A day after Tata group chairman Ratan Tata made the announcement, which had been apparent for some days, people Saturday blamed both the Communist-led state government and the opposition Trinamool Congress party for being "irresponsible" in handling the prestigious project.

The drama that unfolded since Friday evening, after Ratan Tata and Chief Minister Buddhadeb Bhattacharjee emerged from a closed door meeting to announce the Nano pullout, had people glued to their television sets, watching the happenings with a tinge of disbelief. Almost everyone had been hoping against hope that Tata would remain at the Singur plant in Hooghly district, about 40 km from Kolkata.

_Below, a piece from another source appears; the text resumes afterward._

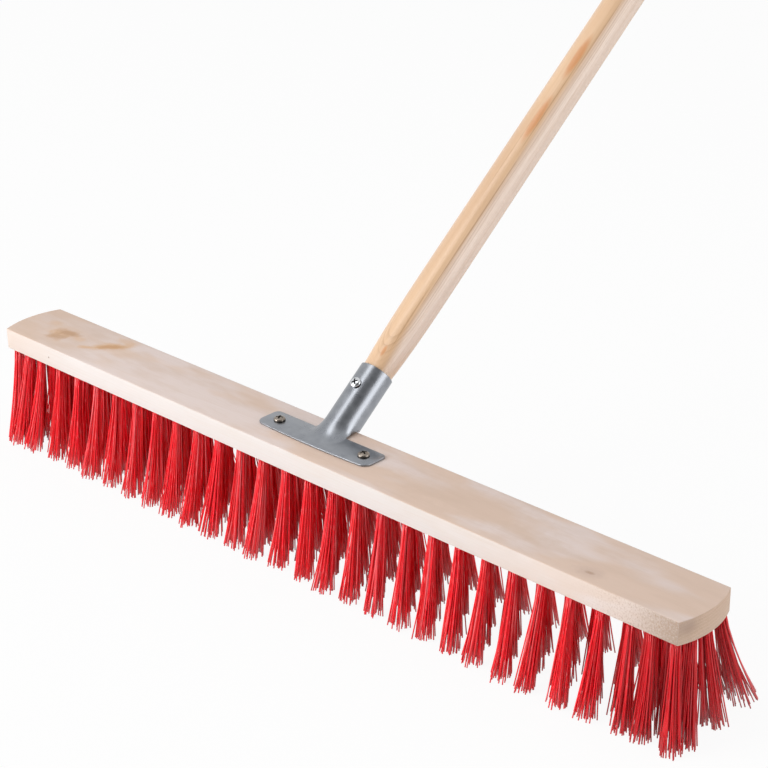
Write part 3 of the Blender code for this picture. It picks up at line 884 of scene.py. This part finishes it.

On Saturday morning, screaming newspaper headlines greeted people, adding to the pain of the "colossal loss" and apprehensions for the future of 80 million population of the state where the East India Company first set up base.

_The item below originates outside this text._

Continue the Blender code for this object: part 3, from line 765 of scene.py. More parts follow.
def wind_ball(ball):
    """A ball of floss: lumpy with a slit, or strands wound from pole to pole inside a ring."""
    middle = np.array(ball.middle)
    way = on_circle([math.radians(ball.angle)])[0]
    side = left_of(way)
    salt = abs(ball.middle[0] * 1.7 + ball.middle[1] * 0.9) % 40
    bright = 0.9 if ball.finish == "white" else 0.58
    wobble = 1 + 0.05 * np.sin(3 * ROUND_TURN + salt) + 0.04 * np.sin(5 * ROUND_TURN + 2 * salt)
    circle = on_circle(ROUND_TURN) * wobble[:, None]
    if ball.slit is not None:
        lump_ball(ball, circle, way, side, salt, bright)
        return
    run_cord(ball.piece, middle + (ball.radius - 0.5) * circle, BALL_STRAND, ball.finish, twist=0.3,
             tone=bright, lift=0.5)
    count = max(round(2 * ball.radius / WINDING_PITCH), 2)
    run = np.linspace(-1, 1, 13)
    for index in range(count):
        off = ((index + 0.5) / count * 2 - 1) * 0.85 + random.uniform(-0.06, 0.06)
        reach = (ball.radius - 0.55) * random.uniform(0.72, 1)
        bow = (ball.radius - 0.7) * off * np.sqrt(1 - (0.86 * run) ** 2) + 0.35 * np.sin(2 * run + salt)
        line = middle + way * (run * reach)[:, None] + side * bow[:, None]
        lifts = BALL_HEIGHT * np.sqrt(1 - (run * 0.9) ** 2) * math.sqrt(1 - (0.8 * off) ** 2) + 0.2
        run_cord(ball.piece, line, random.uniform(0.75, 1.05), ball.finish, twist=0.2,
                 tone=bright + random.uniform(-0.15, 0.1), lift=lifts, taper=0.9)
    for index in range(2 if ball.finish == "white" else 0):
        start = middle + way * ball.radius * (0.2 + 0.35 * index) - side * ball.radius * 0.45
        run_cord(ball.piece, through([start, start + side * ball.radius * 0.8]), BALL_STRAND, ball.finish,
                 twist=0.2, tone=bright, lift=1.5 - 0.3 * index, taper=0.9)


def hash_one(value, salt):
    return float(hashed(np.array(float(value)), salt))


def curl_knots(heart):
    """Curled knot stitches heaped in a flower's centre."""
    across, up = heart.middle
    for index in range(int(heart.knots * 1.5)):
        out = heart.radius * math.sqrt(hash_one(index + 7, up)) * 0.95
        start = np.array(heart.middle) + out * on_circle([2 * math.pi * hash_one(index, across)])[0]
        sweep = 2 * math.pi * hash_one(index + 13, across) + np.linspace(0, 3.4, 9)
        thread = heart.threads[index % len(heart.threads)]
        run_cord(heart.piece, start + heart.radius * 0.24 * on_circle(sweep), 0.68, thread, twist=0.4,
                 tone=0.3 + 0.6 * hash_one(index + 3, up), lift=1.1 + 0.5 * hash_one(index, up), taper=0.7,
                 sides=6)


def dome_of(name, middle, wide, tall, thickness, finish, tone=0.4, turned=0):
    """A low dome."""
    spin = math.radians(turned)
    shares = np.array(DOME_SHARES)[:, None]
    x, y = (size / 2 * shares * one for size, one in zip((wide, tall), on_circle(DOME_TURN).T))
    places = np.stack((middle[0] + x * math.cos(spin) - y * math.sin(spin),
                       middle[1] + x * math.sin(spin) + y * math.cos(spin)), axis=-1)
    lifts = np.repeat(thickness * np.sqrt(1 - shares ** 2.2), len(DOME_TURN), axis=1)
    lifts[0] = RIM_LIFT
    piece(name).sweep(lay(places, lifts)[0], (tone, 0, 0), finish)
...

Till the first decades of independence West Bengal was known as an industrial hub, including having the country's first indigenous automobile plant in Hindustan Motors that produced the iconic Ambassador car.

"Nano nei rajye (Nano no more in West Bengal)," said the banner headline in the largest circulated Bengali daily Anandabazar Patrika. "Singur theke sorlo Nano (Nano moves out of Singur)", said the second largest circulated vernacular newspaper, Bartamaan.

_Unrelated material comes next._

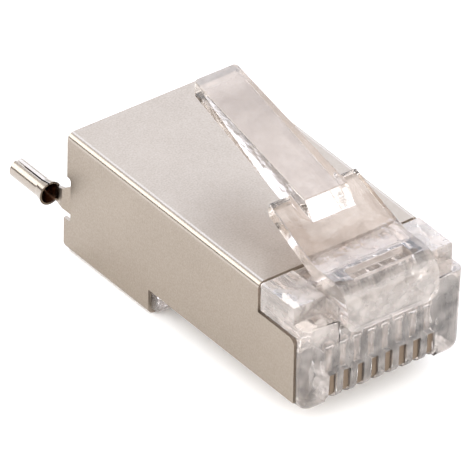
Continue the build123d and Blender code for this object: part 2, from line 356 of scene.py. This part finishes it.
# Gold over nickel on a sheared edge: the edge is a little rough and the slot keeps the
# light off it, so the eye sees dull bronze stripes that vary where the press dragged.
plating = new_material("gold_plated_copper_alloy")
place = add(plating, "ShaderNodeTexCoord")
drag_marks = add(
    plating, "ShaderNodeTexNoise", {"Vector": (place, "Object")},
    Scale=noise_scale(0.6), Detail=5.0,
)
gold_tone = add(
    plating, "ShaderNodeValToRGB", {"Fac": (drag_marks, "Fac")},
    stops=((0.0, linear("#716253")), (1.0, linear("#908070"))),
)
gold_roughness = add(
    plating, "ShaderNodeMapRange", {"Value": (drag_marks, "Fac")}, To_Min=0.45, To_Max=0.6
)
gold = add(
    plating, "ShaderNodeBsdfPrincipled",
    {"Base Color": (gold_tone, "Color"), "Roughness": (gold_roughness, "Result")},
    Metallic=1.0,
)
add(plating, "ShaderNodeOutputMaterial", {"Surface": (gold, "BSDF")})
for number in CONTACTS:
    blade = nodes[f"contact_{number}"]
    dress(blade, plating)
    break_edges(blade, STAMPED_EDGE * MM, METAL_EDGE_ANGLE)

# Shield: one blank of thin copper-alloy sheet, nickel plated and folded round the
# housing. Its tail is rolled into a split barrel for the drain wire, flared at the mouth.

SHEET_EDGE = 0.035
BARREL_AXIS = (-6.475, 0.0, 2.55)
BARREL_MOUTH = 23.8
BORE_RADIUS = 0.375
FLARE_LENGTH = 0.7
FLARE_RISE = 0.27
# Where the bare bore gives way to plating and where burnish ends, in bore radii
BARE_FADE = (1.06, 1.2)
BURNISH_FADE = (2.2, 2.6)
BURNISH_LEAD = 0.5
# Side and height at which the flat sheet turns into a long bend
BEND_SIDE = 5.4
BEND_HEIGHT = 6.6
BEND_FADE = 0.1

# Nickel-plated cold-rolled sheet: a satin metal that spreads the studio's light into one
# warm grey, with a fine grain along the rolling direction, a faint sparkle and soft 3 mm
# clouds. Real grain and specks are a few hundredths of a millimetre. They are drawn 0.24
# by 0.48 mm and 0.11 mm, so that they show.
nickel = new_material("nickel_plated_rolled_sheet")
place = add(nickel, "ShaderNodeTexCoord")
point = add(nickel, "ShaderNodeSeparateXYZ", {"Vector": (place, "Object")})
rolling = add(
    nickel, "ShaderNodeMapping", {"Vector": (place, "Object")},
    Scale=(noise_scale(0.24), noise_scale(0.48), noise_scale(0.24)),
)
grain = add(
    nickel, "ShaderNodeTexNoise", {"Vector": (rolling, "Vector")}, Scale=1.0, Detail=3.0
)
grain_bump = add(
    nickel, "ShaderNodeBump", {"Height": (grain, "Fac")}, Strength=0.12, Distance=0.02 * MM
)
satin = add(
    nickel, "ShaderNodeMapRange", {"Value": (grain, "Fac")}, To_Min=0.36, To_Max=0.5
)
cloud = add(
    nickel, "ShaderNodeTexNoise", {"Vector": (place, "Object")},
    Scale=noise_scale(3.3), Detail=4.0,
)
speckle = add(
    nickel, "ShaderNodeTexNoise", {"Vector": (place, "Object")},
    Scale=noise_scale(0.11), Detail=2.0,
)
shade = add(
    nickel, "ShaderNodeMix", {2: (speckle, "Fac"), 3: (cloud, "Fac")}, {0: 0.2},
    data_type="FLOAT",
)
nickel_tone = add(
    nickel, "ShaderNodeValToRGB", {"Fac": (shade, 0)},
    stops=((0.34, linear("#968B7F")), (0.66, linear("#A4998D"))),
)
# Distance from the barrel's axis
from_axis = add(
    nickel, "ShaderNodeVectorMath", {0: (place, "Object")}, {1: Vector(BARREL_AXIS) * MM},
    operation="SUBTRACT",
)
across_barrel = add(
    nickel, "ShaderNodeVectorMath", {0: (from_axis, "Vector")}, {1: (1.0, 0.0, 1.0)},
    operation="MULTIPLY",
)
off_axis = add(
    nickel, "ShaderNodeVectorMath", {0: (across_barrel, "Vector")}, operation="LENGTH"
)
# The bore is brown bare alloy, which the plating bath hardly reached. It opens in the flare.
flare = add(
    nickel, "ShaderNodeMapRange", {"Value": (point, "Y")},
    From_Min=BARREL_MOUTH * MM, From_Max=(BARREL_MOUTH + FLARE_LENGTH) * MM,
    To_Min=FLARE_RISE * MM, To_Max=0.0,
)
bore_reach = add(
    nickel, "ShaderNodeMath", {0: (off_axis, "Value"), 1: (flare, "Result")},
    operation="SUBTRACT",
)
near_bore = add(
    nickel, "ShaderNodeMapRange", {"Value": (bore_reach, "Value")},
    From_Min=BARE_FADE[0] * BORE_RADIUS * MM, From_Max=BARE_FADE[1] * BORE_RADIUS * MM,
    To_Min=1.0, To_Max=0.0,
)
past_mouth = add(
    nickel, "ShaderNodeMath", {0: (point, "Y")}, {1: BARREL_MOUTH * MM},
    operation="GREATER_THAN",
)
in_bore = add(
    nickel, "ShaderNodeMath", {0: (near_bore, "Result"), 1: (past_mouth, "Value")},
    operation="MULTIPLY",
)
# Rolling burnishes the barrel, so it mirrors more sharply than the flat sheet does
near_barrel = add(
    nickel, "ShaderNodeMapRange", {"Value": (off_axis, "Value")},
    From_Min=BURNISH_FADE[0] * BORE_RADIUS * MM, From_Max=BURNISH_FADE[1] * BORE_RADIUS * MM,
    To_Min=0.45, To_Max=1.0,
)
ahead_of_mouth = add(
    nickel, "ShaderNodeMapRange", {"Value": (point, "Y")},
    From_Min=(BARREL_MOUTH - BURNISH_LEAD) * MM, From_Max=BARREL_MOUTH * MM,
    To_Min=1.0, To_Max=0.0,
)
rolled = add(
    nickel, "ShaderNodeMath", {0: (near_barrel, "Result"), 1: (ahead_of_mouth, "Result")},
    operation="MAXIMUM",
)
# Folding does the same to the two long bends, which shine as thin lines
aside = add(nickel, "ShaderNodeMath", {0: (point, "X")}, operation="ABSOLUTE")
past_side = add(
    nickel, "ShaderNodeMapRange", {"Value": (aside, "Value")},
    From_Min=BEND_SIDE * MM, From_Max=(BEND_SIDE + BEND_FADE) * MM,
)
past_height = add(
    nickel, "ShaderNodeMapRange", {"Value": (point, "Z")},
    From_Min=BEND_HEIGHT * MM, From_Max=(BEND_HEIGHT + BEND_FADE) * MM,
)
on_bend = add(
    nickel, "ShaderNodeMath", {0: (past_side, "Result"), 1: (past_height, "Result")},
    operation="MULTIPLY",
)
folded = add(
    nickel, "ShaderNodeMapRange", {"Value": (on_bend, "Value")}, To_Min=1.0, To_Max=0.5
)
worked = add(
    nickel, "ShaderNodeMath", {0: (rolled, "Value"), 1: (folded, "Result")},
    operation="MINIMUM",
)
sheet_roughness = add(
    nickel, "ShaderNodeMath", {0: (satin, "Result"), 1: (worked, "Value")},
    operation="MULTIPLY",
)
burnish = add(
    nickel, "ShaderNodeMapRange", {"Value": (worked, "Value")},
    From_Min=0.5, To_Min=0.25, To_Max=0.0,
)
plated_tone = add(
    nickel, "ShaderNodeMix", {"Factor": (burnish, "Result"), 6: (nickel_tone, "Color")},
    {7: linear("#C4BEB8")}, data_type="RGBA",
)
sheet_tone = add(
    nickel, "ShaderNodeMix", {"Factor": (in_bore, "Value"), 6: (plated_tone, 2)},
    {7: linear("#5C4334")}, data_type="RGBA",
)
sheet_metal = add(
    nickel, "ShaderNodeBsdfPrincipled",
    {
        "Base Color": (sheet_tone, 2),
        "Roughness": (sheet_roughness, "Value"),
        "Normal": (grain_bump, "Normal"),
    },
    Metallic=1.0,
)
add(nickel, "ShaderNodeOutputMaterial", {"Surface": (sheet_metal, "BSDF")})
shield = nodes["shield"]
dress(shield, nickel)
break_edges(shield, SHEET_EDGE * MM, METAL_EDGE_ANGLE)

# Studio floor: a large sheet of matt white paper that the plug lies on. It glows faintly,
# so that it stays white to the edge of the picture and lights the shield's side.

FLOOR_GAP = 0.02
FLOOR_REACH = 1200

# Matt uncoated paper: an even white with a soft mottle. Its real tooth is about 0.1 mm,
# too fine to show here, so it is drawn 1.1 mm.
paper = new_material("matt_white_paper")
place = add(paper, "ShaderNodeTexCoord")
tooth = add(
    paper, "ShaderNodeTexNoise", {"Vector": (place, "Object")},
    Scale=noise_scale(1.1), Detail=4.0,
)
paper_tone = add(
    paper, "ShaderNodeValToRGB", {"Fac": (tooth, "Fac")},
    stops=((0.0, linear("#F4F4F3")), (1.0, linear("#FAFAFA"))),
)
matt = add(
    paper, "ShaderNodeBsdfPrincipled", {"Base Color": (paper_tone, "Color")}, Roughness=0.9,
    Emission_Color=linear("#FFF6EE"), Emission_Strength=0.15,
)
add(paper, "ShaderNodeOutputMaterial", {"Surface": (matt, "BSDF")})
floor_height = cad_box[0][2] - FLOOR_GAP * MM
floor_mesh = bpy.data.meshes.new("floor")
floor_mesh.from_pydata(
    [
        (x * FLOOR_REACH * MM, y * FLOOR_REACH * MM, floor_height)
        for x, y in ((-1, -1), (1, -1), (1, 1), (-1, 1))
    ],
    [], [(0, 1, 2, 3)],
)
floor = new_object("floor", floor_mesh)
dress(floor, paper)

# Studio light: a white light tent with a greyer roof, and six soft boxes round the plug.
# The top of the shield mirrors the rear right box, and its side mirrors the lit floor.

STUDIO_CENTRE = Vector((0, 11.5, 4.0)) * MM
TENT_STRENGTH = 1.2
# Tones of the tent by height, from the horizon at 0 to straight up at 1
TENT_TONES = (
    (0.0, "#D8D6D4"), (0.3, "#F6F4F2"), (0.62, "#FFFFFF"), (0.8, "#FFFFFF"),
    (0.86, "#9A9A9E"), (0.9, "#9A9A9E"), (1.0, "#C8C8CA"),
)

tent = bpy.data.worlds.new("studio")
tent.use_nodes = True
facing = add(tent, "ShaderNodeTexCoord")
height = add(tent, "ShaderNodeSeparateXYZ", {"Vector": (facing, "Generated")})
panels = add(
    tent, "ShaderNodeValToRGB", {"Fac": (height, "Z")},
    stops=[(position, linear(tone)) for position, tone in TENT_TONES],
)
glow = tent.node_tree.nodes["Background"]
glow.inputs["Strength"].default_value = TENT_STRENGTH
tent.node_tree.links.new(panels.outputs["Color"], glow.inputs["Color"])
bpy.context.scene.world = tent
bpy.context.scene.view_settings.view_transform = "Standard"


def soft_box(name, direction, distance, width, height, power, tint="#FFFFFF"):
    """Hang a soft box that faces the plug. Distance and sides in metres, power in watts."""
    light = bpy.data.lights.new(name, "AREA")
    light.shape = "RECTANGLE"
    light.size = width
    light.size_y = height
    light.energy = power
    light.color = linear(tint)[:3]
    lamp = new_object(name, light)
    out = Vector(direction).normalized()
    lamp.location = STUDIO_CENTRE + out * distance
    lamp.rotation_euler = out.to_track_quat("Z", "Y").to_euler()


soft_box("key_box", (-0.35, -0.45, 0.85), 0.45, 0.32, 0.32, 0.7)
soft_box("front_box", (-0.15, -0.95, 0.3), 0.45, 0.25, 0.25, 0.8)
# A little cool, against the warm light from the floor
soft_box("rear_right_box", (0.5, 0.65, 0.58), 0.4, 0.4, 0.36, 0.88, "#D8E6FF")
soft_box("front_right_box", (0.496, -0.752, 0.447), 0.45, 0.2, 0.2, 0.2)
soft_box("top_box", (0.5, -0.05, 0.86), 0.4, 0.16, 0.16, 0.12)
# Lights the floor beside the left side and the barrel
soft_box("rear_left_box", (-0.6, 0.65, 0.4), 0.4, 0.45, 0.26, 0.8)

# Black card: a long strip of felt behind the left side. The camera doesn't see it, and
# it shows only as the dark line in polished metal.

CARD_DIRECTION = Vector((-0.747, 0.651, 0.0)).normalized()
CARD_DISTANCE = 250
CARD_HALF_LENGTH = 160
CARD_FOOT = 10
CARD_TOP = 55

# Black wool felt: it takes the light evenly, with a warm dark mottle. Its nap is about
# 1.2 mm from tuft to tuft.
felt = new_material("black_felt")
place = add(felt, "ShaderNodeTexCoord")
nap = add(
    felt, "ShaderNodeTexNoise", {"Vector": (place, "Object")},
    Scale=noise_scale(1.2), Detail=3.0,
)
felt_tone = add(
    felt, "ShaderNodeValToRGB", {"Fac": (nap, "Fac")},
    stops=((0.0, linear("#2A201A")), (1.0, linear("#3A2E26"))),
)
fibre = add(
    felt, "ShaderNodeBsdfPrincipled", {"Base Color": (felt_tone, "Color")}, Roughness=1.0
)
add(felt, "ShaderNodeOutputMaterial", {"Surface": (fibre, "BSDF")})
card_side = Vector((CARD_DIRECTION.y, -CARD_DIRECTION.x, 0.0)) * CARD_HALF_LENGTH * MM
card_middle = STUDIO_CENTRE + CARD_DIRECTION * CARD_DISTANCE * MM
card_mesh = bpy.data.meshes.new("black_card")
card_mesh.from_pydata(
    [
        card_middle + card_side * end + Vector((0, 0, rise * MM))
        for end, rise in ((-1, CARD_FOOT), (1, CARD_FOOT), (1, CARD_TOP), (-1, CARD_TOP))
    ],
    [], [(0, 1, 2, 3)],
)
card = new_object("black_card", card_mesh)
dress(card, felt)
card.visible_camera = False
card.visible_shadow = False

# Camera: a very long lens at the photograph's viewing angle. One known point of the plug
# and the picture's scale place the frame.

VIEW_AZIMUTH = -37.33
VIEW_ELEVATION = 35.08
VIEW_ROLL = -0.97
LENS = 1200.0
SENSOR = 36.0
PHOTO_SIDE = 470
PIXELS_PER_MM = 17.06
MARK = Vector((0, 11.0, 3.75)) * MM
MARK_PIXEL = (268.68, 241.29)

azimuth = radians(VIEW_AZIMUTH)
elevation = radians(VIEW_ELEVATION)
roll = radians(VIEW_ROLL)
back = Vector((sin(azimuth) * cos(elevation), -cos(azimuth) * cos(elevation), sin(elevation)))
right = Vector((cos(azimuth), sin(azimuth), 0))
upward = back.cross(right)
turned_right = right * cos(roll) - upward * sin(roll)
turned_up = upward * cos(roll) + right * sin(roll)
offset_right = (PHOTO_SIDE / 2 - MARK_PIXEL[0]) / PIXELS_PER_MM * MM
offset_up = (MARK_PIXEL[1] - PHOTO_SIDE / 2) / PIXELS_PER_MM * MM
aim = MARK + turned_right * offset_right + turned_up * offset_up
distance = PHOTO_SIDE / PIXELS_PER_MM * MM * LENS / SENSOR
camera = new_object("camera", bpy.data.cameras.new("camera"))
camera.data.lens = LENS
camera.data.sensor_width = SENSOR
camera.data.clip_start = 0.01
camera.data.clip_end = 10.0
camera.matrix_world = Matrix.Translation(aim + back * distance) @ Matrix(
    (turned_right, turned_up, back)
).transposed().to_4x4()
bpy.context.scene.camera = camera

For the youth it was like the end of a dream, the shattering of their hopes of a better future.

Tulsi Prasad Datta, manager of a large private sector bank, was concerned at the message that the investors were getting about the state after the pullout of the Nano project.

"It is not the issue of one industry going out of the state. The message that is going to the outside world about the state of affairs in West Bengal is indeed very bad. After a long time the state was getting positive vibes on the industrial front. Now, again the situation has been reversed," Datta said.

Goutam Bhattacharya, a teacher, squarely blamed Trinamool Congress leader Mamata Banerjee for the pullout. Banerjee had spearheaded protests against acquisition of farmland for the Singur project and demanded that 400 acres be returned to the "unwilling" farmers, those who had reportedly been forced to part with their land.

"How can people be so shortsighted? She seems to think that her stand on the Nano issue will fetch her more votes from the villages in next year's Lok Sabha elections. She may or may not get the votes. But in the process she has done irreparable damage to the state," said the 35-year-old physics teacher.

Datta felt the government had initially acted in haste in steamrolling all opposition to the project. "They should have taken everybody on board from the outset. And when the project was in such an advanced state, the opposition should not have acted in the way it did," he said. 

Arijit Nag, an information technology professional, termed it a "colossal loss" for the state industrially. However, he felt the government should not have allowed the project to come up on farmland.

"I am feeling very empty. The state has now gone two steps back industrially. But at the same time the opposition is also correct. You can't take farmland for setting up industries," said Nag.

"The location was wrong. The government should have kept in mind from the onset that it has to ensure the right balance between agriculture and industry. Why did it take fertile land, that too multi-crop, for the project?" Nag asked.

But everybody sympathised with Ratan Tata.

"He had no other choice but to pull out. He had a deadline to meet," said Nivedita De, a housewife in her mid-30s.

"What else could Ratan Tata have done? He has already lost several billions (in setting up the plant). And he has to keep in mind the interests of his shareholders," Datta said. Tata had promised that the Rs.100,000 Nano would roll out in October.

Indranil Dhar, an automobile expert, seemed very downcast. Dhar, 37, works in a company in Madhya Pradesh that was one of the vendors of the project.

"Had the project materialised, I could have asked for a transfer. Now, maybe I have to remain away from my family till the day I retire," he said.